The data for The Gauge is derived from two separately weighted panels and combined to create the graphic. Nielsen’s streaming data is derived from a subset of Streaming Meter-enabled TV households within the National TV panel. The linear TV sources (broadcast and cable), as well as total usage are based on viewing from Nielsen’s overall TV panel.

All the data is time period based for each viewing source. The data, representing a broadcast month, is based on Live+7 viewing for the reporting interval (Note: Live+7 includes live television viewing plus viewing up to seven days later for linear content).

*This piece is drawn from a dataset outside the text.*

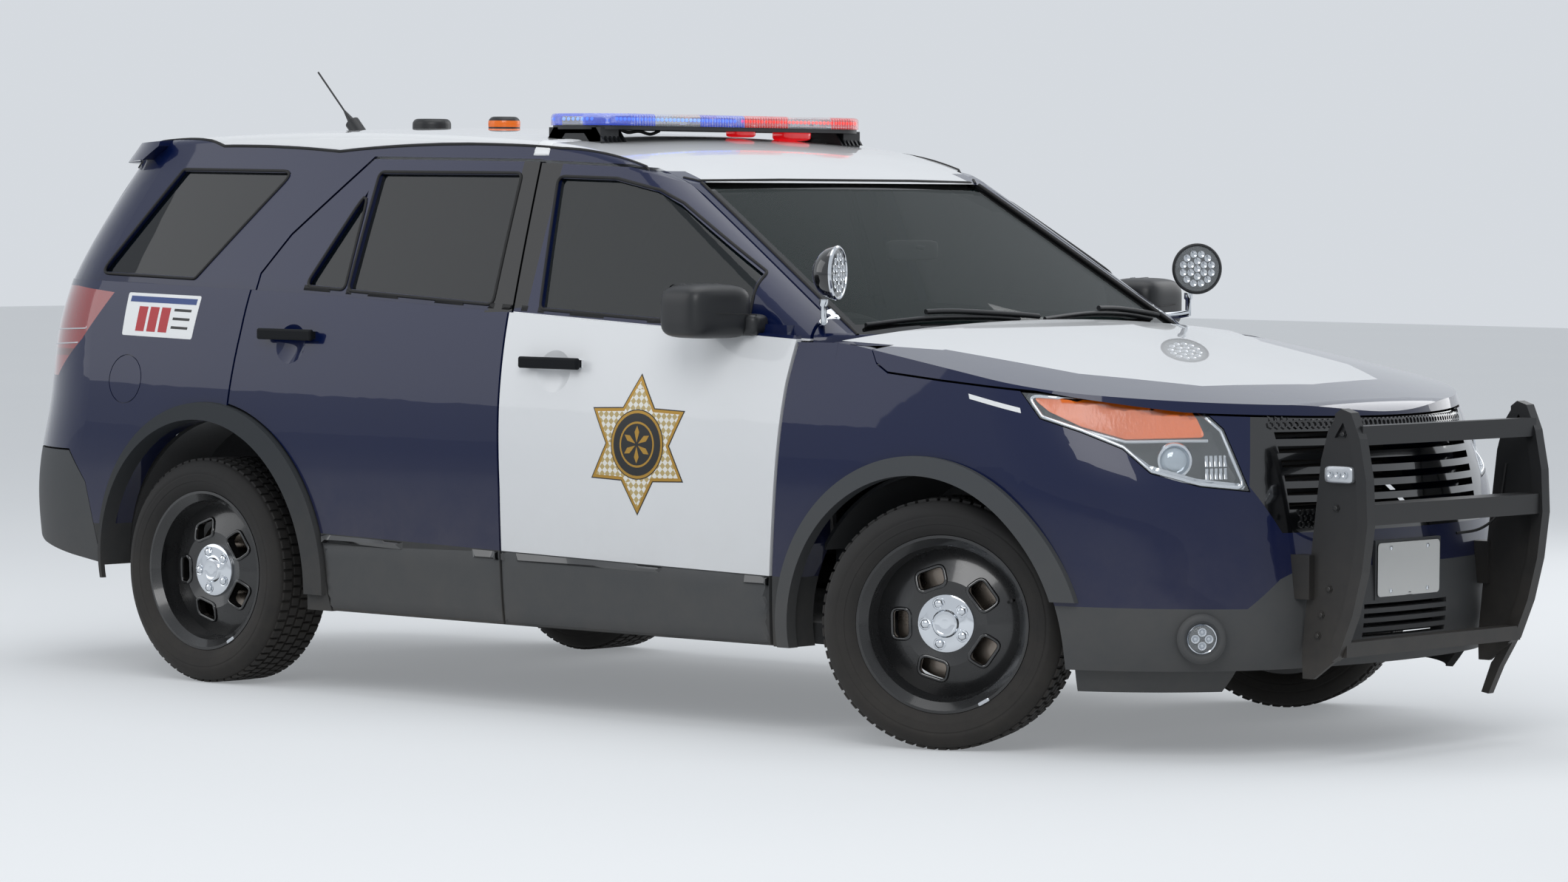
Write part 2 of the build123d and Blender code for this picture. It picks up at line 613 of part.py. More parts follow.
def make_wheel():
    """A steel rim with five windows, brake disc and centre cap; outer face toward -y."""
    with BuildPart() as rim:
        with BuildSketch(Plane.XY):
            with BuildLine():
                Polyline(*rim_outline, close=True)
            make_face()
        revolve(axis=Axis.Y)
        with BuildSketch(Plane.XZ):
            with PolarLocations(window_circle, windows, start_angle=window_turn):
                RectangleRounded(window_wide, window_long, window_round)
        extrude(amount=130, mode=Mode.SUBTRACT)
    with BuildPart() as hub:
        with BuildSketch(Plane.XZ.offset(-38)):
            Circle(disc_radius)
        extrude(amount=disc_thick)
        with BuildSketch(Plane.XZ.offset(-30)):
            Circle(cap_radius)
        extrude(amount=cap_out + 30)
        with BuildSketch(Plane.XZ.offset(cap_out - 2)):
            Circle(cap_boss)
        extrude(amount=14, taper=20)
        with BuildSketch(Plane.XZ.offset(cap_out - 4)):
            with PolarLocations(lug_circle, windows, start_angle=window_turn):
                Circle(lug_radius)
        extrude(amount=11, taper=15)
    return rim.part + hub.part


def make_tyre():
    """A tyre with rounded walls, drawn round the y axis."""
    with BuildPart() as tyre:
        with BuildSketch(Plane.XY):
            with BuildLine():
                wall, tread = (shoulder_radius, shoulder_half), (tyre_radius - 1.5, tread_half)
                ThreePointArc(bead_outline[-1], (wall_radius, -tyre_width / 2), (wall[0], -wall[1]))
                ThreePointArc((wall[0], -wall[1]), (342, -97), (tread[0], -tread[1]))
                ThreePointArc((tread[0], -tread[1]), (tyre_radius, 0), tread)
                ThreePointArc(tread, (342, 97), wall)
                ThreePointArc(wall, (wall_radius, tyre_width / 2), bead_outline[0])
                Polyline(*bead_outline)
            make_face()
        revolve(axis=Axis.Y)
    return tyre.part


def corner_place(piece, side, steered):
    """Puts a right wheel piece at a front or rear corner: side is -1 right, 1 left."""
    station = 0 if steered else rear_station
    placed = piece if side < 0 else piece.mirror(Plane.XZ)
    placed = placed.translate((st(station), side * wheel_plane, hub_height))
    if steered:
        placed = placed.rotate(Axis((st(0), side * kingpin_offset, 0), (0, 0, 1)), rest_steer)
    return placed


wheel_piece = make_wheel()
tyre_piece = make_tyre()
for side, hand in ((-1, "right"), (1, "left")):
    for steered, end in ((True, "front"), (False, "rear")):
        save(corner_place(wheel_piece, side, steered), f"wheel_{end}_{hand}")
        save(corner_place(tyre_piece, side, steered), f"tyre_{end}_{hand}")

# Steering knuckle: hub carrier, post and brake caliper, drawn at the right front corner.
with BuildPart() as knuckle:
    with BuildSketch(Plane.XZ.offset(-140)):
        Circle(56)
    extrude(amount=101.7)
    with Locations((0, 140, 47)):
        Box(64, 40, 250)
    with Locations((181, 48, 0)):
        Box(28, 56, 90)
    with Locations((138, 62, 0)):
        Box(86, 28, 90)
    with Locations((95, 90, 0)):
        Box(120, 40, 60)
save(corner_place(knuckle.part, -1, True), "knuckle_right")
save(corner_place(knuckle.part, 1, True), "knuckle_left")

# Push bumper: two edged uprights, three cross pieces and brackets.
upright_view = ((1030, 945), (1050, 960), (1082, 950), (1112, 880), (1134, 770), (1140, 650), (1124, 520), (1094, 400),
                (1050, 290), (960, 222), (925, 222), (922, 290), (940, 480), (962, 680), (978, 820), (1000, 900))
push_bumper = None
upright_half, upright_thick = 436, 14
push_bars = ((1070, 1106, 862, 914), (1050, 1130, 646, 702), (1014, 1062, 286, 326))
for y0 in (upright_half - upright_thick, -upright_half):
    plate = side_prism(upright_view, near=-y0 - upright_thick, far=-y0)
    band = side_prism(upright_view, near=-y0 - 26, far=-y0 + 12)
    band -= side_prism(upright_view, near=-y0 - 40, far=-y0 + 40, grow=-34) + box(800, 1030, -600, 600, 100, 1000)
    plate += band
    push_bumper = plate if push_bumper is None else push_bumper + plate
for x0, x1, z0, z1 in push_bars:
    push_bumper += box(x0, x1, 11 - upright_half, upright_half - 11, z0, z1)
push_bumper += side_prism(((1000, 262), (962, 215), (930, 130), (954, 126), (990, 205), (1040, 290)), near=-456, far=-430)
push_bumper += box(880, 960, -460, -410, 440, 560) + box(880, 960, 410, 460, 440, 560)
push_bumper -= lower(-0.3)
save(push_bumper, "push_bumper")

# Roof light bar, its lens strip, spotlights, aerial and domes.
bar_x = roof_bar[0]
bar_length, bar_width, bar_corner = 1220, 300, 110
bar_low, bar_base_tall, bar_lens_tall, bar_edge = 1714, 12, 36, 11
foot_half, foot_near, foot_far = 105, 520, 600
with BuildPart() as bar_base:
    with BuildSketch(Plane.XY.offset(bar_low)):
        with Locations((st(bar_x), 0)):
            RectangleRounded(bar_width - 12, bar_length - 12, bar_corner - 6)
    extrude(amount=bar_base_tall)
feet = box(bar_x - foot_half, bar_x + foot_half, -foot_far, -foot_near, 1600, bar_low + 6)
feet += box(bar_x - foot_half, bar_x + foot_half, foot_near, foot_far, 1600, bar_low + 6)
save(bar_base.part + (feet - upper(-0.2)), "light_bar_base")
with BuildPart() as bar_lens:
    with BuildSketch(Plane.XY.offset(bar_low + bar_base_tall)):
        with Locations((st(bar_x), 0)):
            RectangleRounded(bar_width, bar_length, bar_corner)
    extrude(amount=bar_lens_tall)
    fillet(bar_lens.faces().sort_by(Axis.Z)[-1].edges(), radius=bar_edge)
save(bar_lens.part, "light_bar_lens")
spot_place = (-384, -867, 1306)
spot_radius, spot_rim, spot_bowl, spot_taper = 76, 30, 60, 32
with BuildPart() as spot:
    with BuildSketch(Plane.YZ):
        Circle(spot_radius)
    extrude(amount=-spot_rim)
    with BuildSketch(Plane.YZ.offset(-spot_rim)):
        Circle(spot_radius)
    extrude(amount=-spot_bowl, taper=spot_taper)
    with Locations((-45, 0, -95)):
        Cylinder(9, 90)
    with Locations((-45, 25, -140)):
        Box(22, 68, 22)
    with Locations((-110, 48, -140)):
        Box(150, 22, 22)
spot_right = spot.part.translate((st(spot_place[0]), spot_place[1], spot_place[2]))
save(spot_right - upper(-0.3) - lower(-0.3, 0), "spotlight_right", "spotlight_left")
mast_station, mast_radius, mast_long, mast_tilt = -3149, 3, 184, -44
domes = ((-2819, 62, 34), (dome_station, 50, 40))
with BuildPart() as aerial:
    with Locations((0, 0, 16)):
        Cylinder(24, 60)
    with Locations((0, 0, 40)):
        Cone(14, mast_radius, 60, align=(Align.CENTER, Align.CENTER, Align.MIN))
    with Locations((0, 0, 90)):
        Cylinder(mast_radius, mast_long, align=(Align.CENTER, Align.CENTER, Align.MIN))
aerial_piece = aerial.part.rotate(Axis.Y, mast_tilt).translate((st(mast_station), 0, 1712))
roof_pieces = aerial_piece
for station, radius, height in domes:
    with BuildPart() as dome:
        Cylinder(radius, height + 30, align=(Align.CENTER, Align.CENTER, Align.MIN))
        fillet(dome.faces().sort_by(Axis.Z)[-1].edges(), radius=18)
    roof_pieces += dome.part.translate((st(station), 0, 1692))
save(roof_pieces - upper(-0.2), "roof_aerials")

# Door mirrors.
mirror_view = ((-815, -925), (-822, -1120), (-770, -1150), (-690, -1135), (-622, -1060), (-600, -925))
mirror_low, mirror_tall, mirror_corner, mirror_top_edge, mirror_low_edge = 1120, 150, 24, 22, 18
with BuildPart() as mirror_head:
    with BuildSketch(Plane.XY.offset(mirror_low)) as mirror_plan:
        with BuildLine():
            Polyline(*((st(x), y) for x, y in mirror_view), close=True)
        make_face()
        fillet(mirror_plan.vertices(), radius=mirror_corner)
    extrude(amount=mirror_tall, taper=4)
    fillet(mirror_head.faces().sort_by(Axis.Z)[-1].edges(), radius=mirror_top_edge)
    fillet(mirror_head.faces().sort_by(Axis.Z)[0].edges(), radius=mirror_low_edge)
    with Locations((st(-660), -930, 1146)):
        Box(110, 90, 50)
save(mirror_head.part - lower(-0.3, 0) - upper(-0.3) - door_fr, "mirror_right", "mirror_left")
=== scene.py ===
import math

import bmesh
import bpy
import numpy as np
from bpy.props import FloatProperty, FloatVectorProperty, IntProperty, PointerProperty
from mathutils import Matrix, Vector
from mathutils.bvhtree import BVHTree
from mathutils.geometry import delaunay_2d_cdt


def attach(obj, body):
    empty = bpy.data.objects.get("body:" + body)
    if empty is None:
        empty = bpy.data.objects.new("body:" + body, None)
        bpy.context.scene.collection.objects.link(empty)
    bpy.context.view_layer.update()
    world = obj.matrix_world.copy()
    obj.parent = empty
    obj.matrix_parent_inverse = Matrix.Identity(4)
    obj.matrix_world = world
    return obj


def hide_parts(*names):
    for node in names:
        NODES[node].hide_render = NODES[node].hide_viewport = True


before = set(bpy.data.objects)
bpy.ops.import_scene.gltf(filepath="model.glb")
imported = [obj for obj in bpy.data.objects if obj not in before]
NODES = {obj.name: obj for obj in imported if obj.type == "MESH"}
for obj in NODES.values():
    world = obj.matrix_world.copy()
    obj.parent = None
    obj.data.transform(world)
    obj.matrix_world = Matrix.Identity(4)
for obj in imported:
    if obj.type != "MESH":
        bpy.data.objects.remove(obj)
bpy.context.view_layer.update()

bl_info = {
    "name": "Patrol SUV finishes",
    "version": (1, 0, 0),
    "blender": (4, 5, 0),
    "location": "View3D > Sidebar > Patrol SUV",
    "description": "Finishes, trim, lamps, tyres and seats for the patrol SUV",
    "category": "Object",
}

MM = 0.001

# The source's own sizes, in metres and degrees
AXLE_X = 1.4413
WHEELBASE = 2.860
TRACK_HALF = 0.851
HUB_Z = 0.348
KINGPIN_Y = 0.780
REST_STEER = 24.0
DISC_FACE = -0.0235
DISC_RADIUS = 0.166
WHEEL_WINDOW_RADIUS = 130
WHEEL_FIRST_ANGLE = 110
LIGHT_BAR_X = AXLE_X - 1.634

# The photograph's camera: its width and focal length in pixels, its turns in degrees and its place in metres
PHOTO_WIDTH = 2121
PHOTO_FOCAL = 7414.51
PHOTO_TURNS = (40.764, -2.674, 0.403)
PHOTO_PLACE = (AXLE_X + 9.54939, -12.60502, 1.55186)
SENSOR_WIDTH = 36

# Colours beside those of the panel
ROAD_DUST = "#8a8073"
PILLAR_FILM = "#0a0b0d"
CABIN_TRIM = "#26272a"
ROOF_LINING = "#8d8c86"
PRIMER_GREY = "#1b1e22"
PRINTED_EDGE = "#08090a"

# How wide a wave texture's bands are at a scale of 1, in metres
WAVE_BAND = 0.314

FACING_AHEAD = Matrix.Rotation(math.pi / 2, 4, "Z") @ Matrix.Rotation(math.pi / 2, 4, "X")
FACING_BACK = Matrix(((0, 0, -1, 0), (-1, 0, 0, 0), (0, 1, 0, 0), (0, 0, 0, 1)))
ON_THE_TREAD = Matrix(((0, 0, 1, 0), (1, 0, 0, 0), (0, 1, 0, 0), (0, 0, 0, 1)))

MATH = "ShaderNodeMath"


def station(mm):
    """x in metres of a place that many millimetres ahead of the front axle."""
    return AXLE_X + mm * MM


def linear(hex_colour):
    """An sRGB hex colour as linear red, green, blue and alpha."""
    values = [int(hex_colour[i:i + 2], 16) / 255 for i in (1, 3, 5)]
    return [v / 12.92 if v <= 0.04045 else ((v + 0.055) / 1.055) ** 2.4 for v in values] + [1.0]


def add(tree, kind, sockets=None, **settings):
    """Adds a node, sets it up, and fills its sockets with values or other nodes' outputs."""
    node = tree.nodes.new(kind)
    for key, value in settings.items():
        setattr(node, key, value)
    for key, value in (sockets or {}).items():
        socket = node.inputs[key]
        if isinstance(value, bpy.types.Node):
            value = value.outputs[0]
        if isinstance(value, bpy.types.NodeSocket):
            tree.links.new(value, socket)
        else:
            socket.default_value = value
    return node


# ---- masks: each gives 1 on the part of a surface that it names, from the object's own coordinates


def within(points, plan=False):
    """Inside a convex anticlockwise outline of station and height, or of station and width when plan."""

    def mask(tree, x, y, z):
        up = add(tree, MATH, {0: y}, operation="ABSOLUTE").outputs[0] if plan else z
        nearest = None
        for (x0, u0), (x1, u1) in zip(points, points[1:] + points[:1]):
            long = math.hypot(x1 - x0, u1 - u0)
            a, b = (u0 - u1) / long, (x1 - x0) / long
            part = add(tree, MATH, {0: x, 1: a, 2: -a * station(x0) - b * u0 * MM}, operation="MULTIPLY_ADD")
            part = add(tree, MATH, {0: up, 1: b, 2: part}, operation="MULTIPLY_ADD")
            nearest = add(tree, MATH, {0: nearest, 1: part}, operation="MINIMUM") if nearest else part
        return add(tree, MATH, {0: nearest, 1: 0.0}, operation="GREATER_THAN").outputs[0]

    return mask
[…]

What is included in “Other”?

Within The Gauge, “other” includes all other TV usage that does not fall into the Broadcast, Cable or Streaming categories. This primarily includes all other tuning (unmeasured sources), unmeasured video on demand (VOD), streaming through a cable set top box, audio streaming, gaming and other device (DVD playback) use. Because streaming via cable set top boxes does not credit respective streaming distributors, these are included in the “other” category. Crediting individual streaming distributors from cable set top boxes is something Nielsen continues to pursue as we enhance our Streaming Meter technology.

What is included in “other streaming”?

Streaming platforms listed as “other streaming” includes any high-bandwidth video streaming on television that is not individually broken out. Apps designed to deliver live broadcast and cable (linear) programming (VMVPD or MVPD applications like Sling TV or Charter/Spectrum) are excluded from “other streaming.”

Where does linear streaming contribute?

Linear streaming (as defined by the aggregation of viewing to vMVPD/MVPD apps) is excluded from  the streaming category as the broadcast and cable content viewed through these apps credits to its respective category.  This methodological change was implemented with the February 2023 interval.

What about live streaming on Hulu and YouTube?

Linear streaming via vMVPD apps (e.g., Hulu Live, YouTube TV) are excluded from the streaming category. ‘Hulu SVOD’ and ‘YouTube Main’ within the streaming category refer to the platforms’ usage without the inclusion of linear streaming.